The rules don’t currently support powering something in a docking clamp. I think it should, and that there should be an airlock in it, but that isn’t the case at the moment.
The UNREP system could be on the other end. It’s a good point and I will adjust that.
Cargo isn’t guaranteed to be able to be in zeroG conditions, so it probably does need gravity and that means it needs a power plant. The hull needs power. Thats the way the rules are written.
The vacuum bubble around the ship in jump will leach heat. Maybe enough to matter. Another reason it needs power.
These merchant tenders are for companies that can fill loads consistently. They could be lower tech I’m sure, though. Those aren’t the ships I made, though.
Designs are always something that can be tweaked for different needs. These are for higher end clientele.
I will make the economy pods, though. Then everyone can use something.
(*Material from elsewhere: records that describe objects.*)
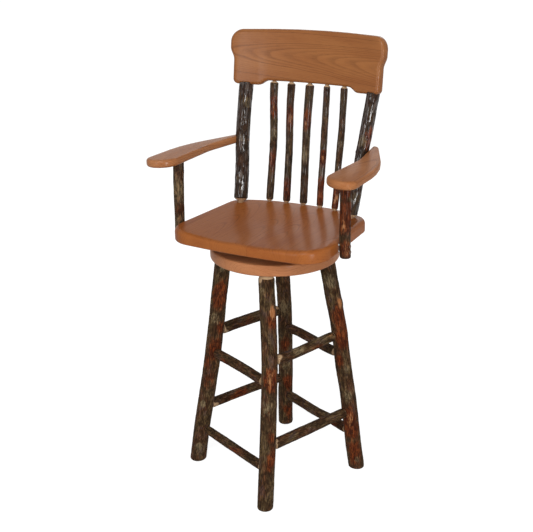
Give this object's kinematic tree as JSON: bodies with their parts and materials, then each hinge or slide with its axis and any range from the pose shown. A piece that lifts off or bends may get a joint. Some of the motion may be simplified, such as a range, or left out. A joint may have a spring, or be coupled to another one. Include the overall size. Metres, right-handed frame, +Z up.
{
  "type": "swivel bar chair",
  "caption": "Rustic bar chair with a leaning spindle back, curved crest rail, paddle arms and dished seat that swivel on a splayed base of bark-on logs.",
  "frame": {"origin": "on the floor, on the swivel axis, midway between the four feet", "axes": "+Z up along the swivel axis, -Y the way the sitter faces at rest, +X to the sitter's left hand, which is the viewer's right in a front view"},
  "size_m": [0.5974, 0.496, 1.2549],
  "materials": {
    "oak": "oiled oak, satin, with a lengthwise grain",
    "bark": "clear-coated hickory bark, ridged, with bare turned tenons",
    "steel": "zinc-plated pressed steel",
    "cage": "natural nylon"
  },
  "bodies": {
    "base": {"base_disc": "oak", "leg_front": "bark", "leg_right": "bark", "leg_back": "bark", "leg_left": "bark", "rung_front_right_upper": "bark", "rung_front_right_lower": "bark", "rung_back_right_upper": "bark", "rung_back_right_lower": "bark", "rung_back_left_upper": "bark", "rung_back_left_lower": "bark", "rung_front_left_upper": "bark", "rung_front_left_lower": "bark", "swivel_lower_plate": "steel", "lower_plate_screws": "steel", "swivel_rivet": "steel"},
    "ball_ring": {"ball_cage": "cage", "bearing_balls": "steel"},
    "seat": {"swivel_upper_plate": "steel", "upper_plate_screws": "steel", "seat": "oak", "back_post_left": "bark", "back_post_right": "bark", "spindle_left_outer": "bark", "spindle_left_inner": "bark", "spindle_middle": "bark", "spindle_right_inner": "bark", "spindle_right_outer": "bark", "crest_rail": "oak", "arm_left": "oak", "arm_right": "oak", "arm_post_left": "bark", "arm_post_right": "bark", "arm_post_screws": "steel", "arm_end_screws": "steel", "screw_plugs": "bark"}
  },
  "joints": [
    {"name": "seat_swivel", "type": "hinge", "parent": "base", "child": "seat", "pos_m": [0, 0, 0.7117], "axis": [0, 0, 1], "continuous": true},
    {"name": "ball_ring_spin", "type": "hinge", "parent": "base", "child": "ball_ring", "pos_m": [0, 0, 0.7117], "axis": [0, 0, 1], "continuous": true}
  ],
  "couplings": [
    {"joint": "ball_ring_spin", "follows": "seat_swivel", "ratio": 0.5}
  ]
}
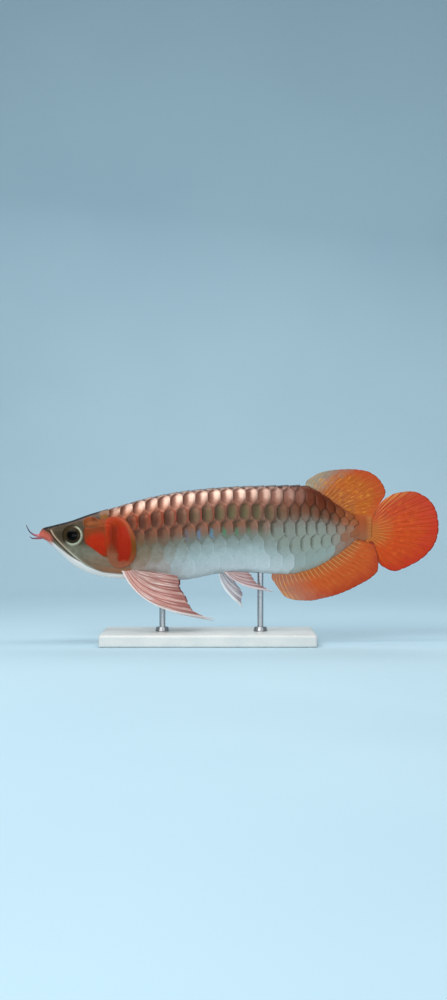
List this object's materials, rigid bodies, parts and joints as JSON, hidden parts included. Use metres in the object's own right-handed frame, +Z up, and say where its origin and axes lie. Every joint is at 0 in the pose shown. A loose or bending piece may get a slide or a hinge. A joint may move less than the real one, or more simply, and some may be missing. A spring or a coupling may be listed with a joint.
{
  "type": "asian arowana",
  "caption": "Life-size model of a swimming arowana with large scales, fan-shaped fins and chin barbels, held over a flat base by two rods.",
  "frame": {"origin": "on the floor, under the middle of the whole length from the barbels' tips to the tail fin's edge, in the fish's middle plane", "axes": "+X towards the tail, the nose points along -X; +Z up; the fish's left side faces -Y"},
  "size_m": [0.4121, 0.092, 0.174],
  "materials": {
    "head": "moist skin over bone, olive brown above and red on the snout",
    "jaw": "moist pale skin with a red tip",
    "gill": "bright orange-red bony plate, satin gloss",
    "eye": "black pupil in a pale gold ring, wet gloss",
    "scales": "large pearly scales, red rims and dark green-brown centres above, silver below",
    "fin": "thin orange-red membrane over fine rays",
    "paired_fin": "thin pink membrane over red rays",
    "barbel": "soft grey-pink skin",
    "base": "satin pale grey, edges eased",
    "steel": "brushed"
  },
  "bodies": {
    "root": {"head": "head", "lower_jaw": "jaw", "gill_cover_left": "gill", "gill_cover_right": "gill", "eye_left": "eye", "eye_right": "eye", "torso": "scales", "tail": "scales", "dorsal_fin": "fin", "anal_fin": "fin", "caudal_fin": "fin", "pectoral_fin_left": "paired_fin", "pectoral_fin_right": "paired_fin", "pelvic_fin_left": "paired_fin", "pelvic_fin_right": "paired_fin", "barbel_left": "barbel", "barbel_right": "barbel", "stand_base": "base", "stand_rod_front": "steel", "stand_rod_rear": "steel"}
  },
  "joints": []
}
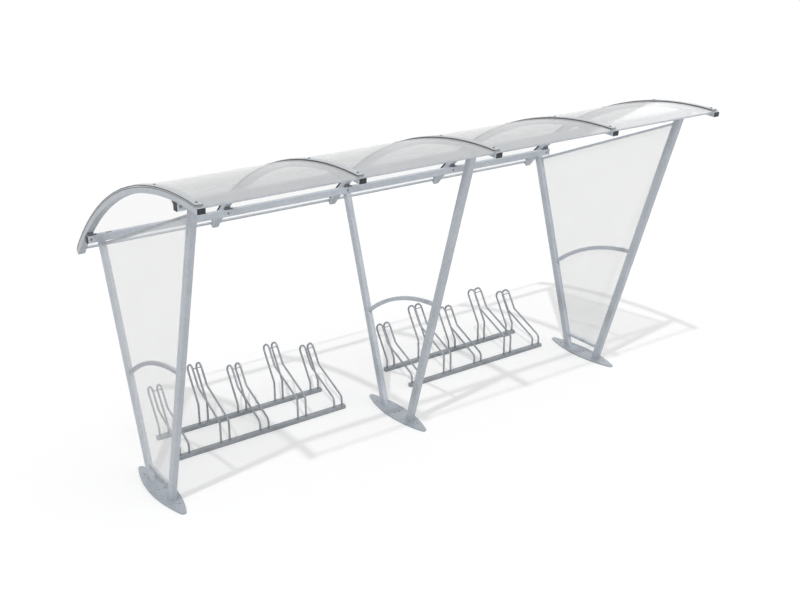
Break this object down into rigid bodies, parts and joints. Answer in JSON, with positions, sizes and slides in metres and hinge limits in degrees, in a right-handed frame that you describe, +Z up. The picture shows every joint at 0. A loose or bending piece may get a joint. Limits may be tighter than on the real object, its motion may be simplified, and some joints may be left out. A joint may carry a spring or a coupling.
{
  "type": "bike shelter",
  "caption": "Open bike shelter: leaning posts and beams carry an arched clear roof, with glazed ends and free-standing wheel racks.",
  "frame": {"origin": "on the ground, midway between the feet of the middle frame", "axes": "+X along the shelter, +Y to its closed back, where the roof comes down lowest, +Z up"},
  "size_m": [4.214, 2.0754, 2.3733],
  "materials": {
    "frame_steel": "satin",
    "rack_steel": "satin",
    "zinc_steel": "satin",
    "cover_aluminium": "satin",
    "clear_sheet": "gloss",
    "rubber_gasket": "matte",
    "plastic_cap": "matte"
  },
  "bodies": {
    "root": {"back_beam": "frame_steel", "back_edge_bars": "frame_steel", "back_post_left": "frame_steel", "back_post_middle": "frame_steel", "back_post_right": "frame_steel", "back_rib_cleats": "plastic_cap", "base_plates": "frame_steel", "beam_end_caps": "plastic_cap", "beam_joint_sleeves": "zinc_steel", "cover_strips": "cover_aluminium", "cross_bar_left": "frame_steel", "cross_bar_middle": "frame_steel", "cross_bar_right": "frame_steel", "front_beam": "frame_steel", "front_edge_bars": "frame_steel", "front_post_left": "frame_steel", "front_post_middle": "frame_steel", "front_post_right": "frame_steel", "front_rib_cleats": "zinc_steel", "rack_left_holder_1": "rack_steel", "rack_left_holder_2": "rack_steel", "rack_left_holder_3": "rack_steel", "rack_left_holder_4": "rack_steel", "rack_left_holder_5": "rack_steel", "rack_left_rails": "rack_steel", "rack_right_holder_1": "rack_steel", "rack_right_holder_2": "rack_steel", "rack_right_holder_3": "rack_steel", "rack_right_holder_4": "rack_steel", "rack_right_holder_5": "rack_steel", "rack_right_rails": "rack_steel", "rib_1": "frame_steel", "rib_2": "frame_steel", "rib_3": "frame_steel", "rib_4": "frame_steel", "rib_5": "frame_steel", "rib_end_caps": "plastic_cap", "roof_gaskets": "rubber_gasket", "roof_sheet_1": "clear_sheet", "roof_sheet_2": "clear_sheet", "roof_sheet_3": "clear_sheet", "roof_sheet_4": "clear_sheet", "side_pane_left": "clear_sheet", "side_pane_right": "clear_sheet", "side_rails_left": "frame_steel", "side_rails_right": "frame_steel"}
  },
  "joints": []
}
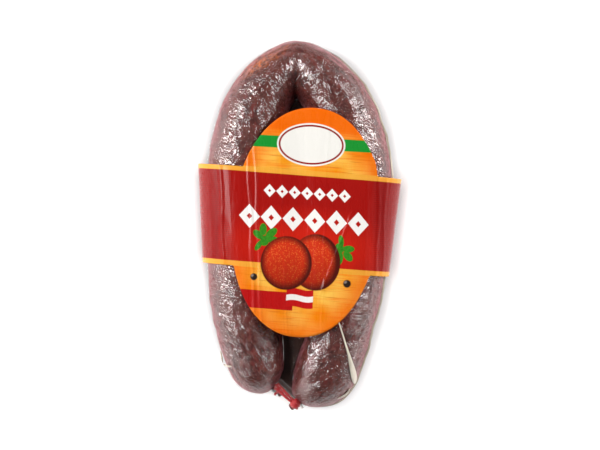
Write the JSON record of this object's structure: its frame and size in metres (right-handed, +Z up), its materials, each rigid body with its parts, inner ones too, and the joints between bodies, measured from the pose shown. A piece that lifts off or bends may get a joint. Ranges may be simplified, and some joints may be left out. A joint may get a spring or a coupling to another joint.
{
  "type": "cured sausage",
  "caption": "Dry cured sausage bent into a horseshoe, tied at its ends, sealed in clear film with a printed sleeve round both legs.",
  "frame": {"origin": "on the surface the pack lies on, under the middle of its outline", "axes": "+Z up out of the sleeve's front face, +Y along the legs towards the bend, the tied ends at -Y"},
  "size_m": [0.1018, 0.1874, 0.039],
  "materials": {
    "casing": "dark maroon natural casing, mottled, slightly wrinkled",
    "clear_film": "clear glossy vacuum film with fine wrinkles",
    "printed_sleeve": "glossy printed sleeve, red band with an orange oval face",
    "clip_metal": "bright crimped metal",
    "red_string": "waxed red string"
  },
  "bodies": {
    "root": {"sausage": "casing", "front_film": "clear_film", "back_film": "clear_film", "label_sleeve": "printed_sleeve", "end_clip_left": "clip_metal", "end_clip_right": "clip_metal", "tie_string": "red_string"}
  },
  "joints": []
}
Yeah, the rules kind of fail in that area because they aren't designed as such. Really these containers are just starship-grade hull materials and they should have some batteries and deck plating to put some G in the container when it's being moved and in zero-G. Without people in there you'd not need any life support.
I'd expect most cargo's to be carried under at least low-G because it means your packaging and such would always be under G, and less likely for loads to shift around.
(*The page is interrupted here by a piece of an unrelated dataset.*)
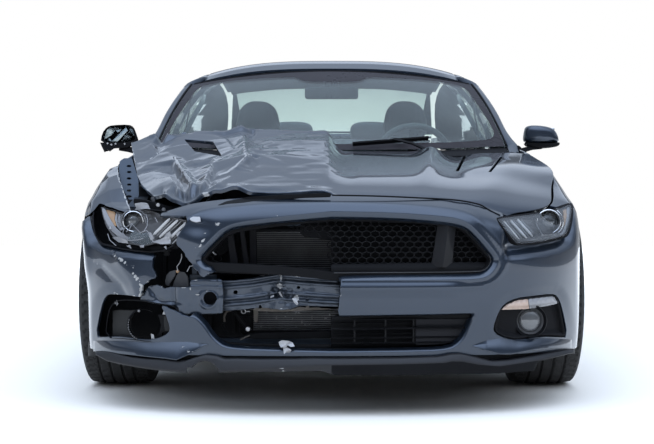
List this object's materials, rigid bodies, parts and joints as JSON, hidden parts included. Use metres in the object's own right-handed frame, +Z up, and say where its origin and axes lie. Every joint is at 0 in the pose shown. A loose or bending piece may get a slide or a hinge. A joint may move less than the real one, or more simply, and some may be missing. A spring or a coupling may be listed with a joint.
{
  "type": "crashed two-door coupe car",
  "caption": "Two-door sports coupe with a crushed right front corner, torn bumper cover, buckled hood and broken mirror; wheels, steering, doors, hood and boot lid move.",
  "frame": {"origin": "on the ground under the middle of the car's length and width", "axes": "+X to the car's left side, +Y to the rear, +Z up; the car's nose points along -Y"},
  "size_m": [2.06, 4.7809, 1.3815],
  "materials": {
    "paint": "clear-coated slate blue metallic",
    "structure": "thin body-colour primer, dull",
    "beam": "e-coat, scraped",
    "black_plastic": "grained",
    "cast": "raw cast and machined",
    "rubber_tyre": "tread and sidewall",
    "rim_metal": "dark grey cast, machined edge",
    "radiator_core": "fins",
    "clear_glass": "green tinted",
    "lamp_clear": "clear lens",
    "lamp_red": "red lens",
    "seat_trim": "black",
    "cabin_plastic": "soft grained",
    "exhaust_steel": "heat-dulled"
  },
  "bodies": {
    "body_shell": {"floor_pan": "structure", "front_structure": "structure", "bumper_beam": "beam", "radiator": "radiator_core", "engine_block": "cast", "front_bumper": "paint", "grilles": "black_plastic", "chin_lip": "black_plastic", "headlight_left": "lamp_clear", "headlight_right": "lamp_clear", "fog_lamps": "black_plastic", "fender_left": "paint", "fender_right": "paint", "windshield": "clear_glass", "roof_panel": "paint", "pillar_frame": "paint", "quarter_panels": "paint", "rear_glass": "clear_glass", "rear_bumper": "paint", "tail_lamps": "lamp_red", "side_skirts": "paint", "front_seats": "seat_trim", "rear_bench": "seat_trim", "dashboard": "cabin_plastic", "subframes": "structure", "exhaust": "exhaust_steel"},
    "hood": {"hood": "paint"},
    "trunk_lid": {"trunk_lid": "paint"},
    "door_left": {"door_left": "paint", "door_glass_left": "clear_glass", "mirror_left": "paint"},
    "door_right": {"door_right": "paint", "door_glass_right": "clear_glass", "mirror_right": "paint"},
    "steering_wheel": {"steering_wheel": "cabin_plastic"},
    "knuckle_left": {"knuckle_left": "cast"},
    "knuckle_right": {"knuckle_right": "cast"},
    "wheel_front_left": {"tyre_front_left": "rubber_tyre", "rim_front_left": "rim_metal"},
    "wheel_front_right": {"tyre_front_right": "rubber_tyre", "rim_front_right": "rim_metal"},
    "wheel_rear_left": {"tyre_rear_left": "rubber_tyre", "rim_rear_left": "rim_metal"},
    "wheel_rear_right": {"tyre_rear_right": "rubber_tyre", "rim_rear_right": "rim_metal"}
  },
  "joints": [
    {"name": "hood_hinge", "type": "hinge", "parent": "body_shell", "child": "hood", "pos_m": [0, -0.762, 0.93], "axis": [-1, 0, 0], "range_deg": [0, 50]},
    {"name": "trunk_hinge", "type": "hinge", "parent": "body_shell", "child": "trunk_lid", "pos_m": [0, 1.838, 1.058], "axis": [1, 0, 0], "range_deg": [0, 75]},
    {"name": "door_left_hinge", "type": "hinge", "parent": "body_shell", "child": "door_left", "pos_m": [0.896, -0.77, 0.5], "axis": [0, 0, -1], "range_deg": [0, 65]},
    {"name": "door_right_hinge", "type": "hinge", "parent": "body_shell", "child": "door_right", "pos_m": [-0.896, -0.77, 0.5], "axis": [0, 0, 1], "range_deg": [0, 65]},
    {"name": "steer_left", "type": "hinge", "parent": "body_shell", "child": "knuckle_left", "pos_m": [0.72, -1.437, 0.343], "axis": [0, 0, 1], "range_deg": [-32, 32]},
    {"name": "steer_right", "type": "hinge", "parent": "body_shell", "child": "knuckle_right", "pos_m": [-0.72, -1.437, 0.343], "axis": [0, 0, 1], "range_deg": [-32, 32]},
    {"name": "steering_wheel_turn", "type": "hinge", "parent": "body_shell", "child": "steering_wheel", "pos_m": [0.38, -0.15, 0.882], "axis": [0, 0.9063, 0.4226], "range_deg": [-512, 512]},
    {"name": "wheel_front_left_spin", "type": "hinge", "parent": "knuckle_left", "child": "wheel_front_left", "pos_m": [0.791, -1.437, 0.343], "axis": [1, 0, 0], "continuous": true},
    {"name": "wheel_front_right_spin", "type": "hinge", "parent": "knuckle_right", "child": "wheel_front_right", "pos_m": [-0.791, -1.437, 0.343], "axis": [1, 0, 0], "continuous": true},
    {"name": "wheel_rear_left_spin", "type": "hinge", "parent": "body_shell", "child": "wheel_rear_left", "pos_m": [0.822, 1.283, 0.343], "axis": [1, 0, 0], "continuous": true},
    {"name": "wheel_rear_right_spin", "type": "hinge", "parent": "body_shell", "child": "wheel_rear_right", "pos_m": [-0.822, 1.283, 0.343], "axis": [1, 0, 0], "continuous": true}
  ],
  "couplings": [
    {"joint": "steer_right", "follows": "steer_left", "ratio": 1},
    {"joint": "steering_wheel_turn", "follows": "steer_left", "ratio": 16}
  ]
}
Heating elements are uber basic, and since you have starship-grade hull plating, that should be pretty well insulated. Like the LED lighting that should be easy to implement and simple to power from the ship. Some battery capability for powering things when it's not connected to a ship would be needed (like keeping the G load on your hull plating while it's being transferred). Batteries are pretty powerful in Traveller, so a small amount of units should give you 7-10 days of minimal load without too much displacement.
I'd make the containers as boring as they are today - boring rectangles that stack easy enough and have lots of 90 degree angles. For liquid loads I'd put the circular container within the frame because that, too, lends itself to easy handling without needing special equipment. That's something to consider too - when they aren't in active use they'll be stored, and if they are a common use item amongst your ports then you'd always have extra's lying around waiting to be filled (hence making them cheap so you aren't tying up lots of capital).
The size issue is a perennial question - assuming a ship is always able to fill them. That's something that has plagued modern container ship lines since containerization became a thing. They started building more and more ships that were bigger and bigger - until they got to the mega freighters of today and got hit with economic slumps. When their carrying capacity drops below a certain level it becomes a loss vs. a profit. I don't see Traveller as being any different. You'll have economic waves, and the better run shipping lines will try to operate in that sweet spot of not too much demand, not too much supply to keep their revenues steady. Your design, with the ability to add more tonnage, gives you some flexibility with demand load factors. Have you run any numbers to see what your break-even load factors might be? I do that sometimes on a design just to see if I captured it correctly. For ships that are supposed to be workhorses the modeling has to make sense (to me at least) in order to justify their existence. Only so many 'cool' factor ships should be flying around outside the norms.